An email welcoming me to the study with a link to the pre-study survey (which is a mix of attitude/ideology, knowledge, logic, and intelligence questions).
Same as above.
Excerpted from interesting recent news from the GJP, which is now entering the "official" tournament phase:
I'm in too. Took 5 days to get back to me.
XFrequentist, I owe you one.
"How many countries in the Euro zone will default on bonds in 2011?” or “Will Southern Sudan become an independent country in 2011?”
It's hard to make predictions about politics because the decision makers have perverse/unknown sets of incentives. In contrast, it's much easier to make guesses with reasonable error bars when the decision maker is spending his/her own money.
I'm in.
That's fantastic. Thanks for the pointer.
Many thanks for posting this! I'd probably want to do this even if there were no payment, so it's doubly attractive to me. I've submitted the form.
EDIT: I wonder if I'll get in; it just got posted to Marginal Revolution and I doubt they have that huge a budget...
So... what's the catch?
Also, my main reason for not signing up is time, responsibility and commitment. Any idea how much of those this might require?
Edit: entire conversation removed due to complete failure of reading comprehension.
The necessary time commitment is in the order of 6-10 hours per year. You can put as much time into training as you like, of course.
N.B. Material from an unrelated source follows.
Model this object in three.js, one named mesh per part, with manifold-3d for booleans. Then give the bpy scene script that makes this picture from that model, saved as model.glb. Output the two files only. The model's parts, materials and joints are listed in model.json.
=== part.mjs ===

is that 10 hours the week of signup, or 1.6438356164 minutes per day?
... wait, that's still almost 2 min? Probably not worth it even then.
Just to be clear, the deal is that you will receive somewhere between $15 to $25 per hour and also receive an assessment of your calibration and possibly also receive forecasting training...
Oh.
Well, I'm probably disqualified by virtue of this conversation taking place then.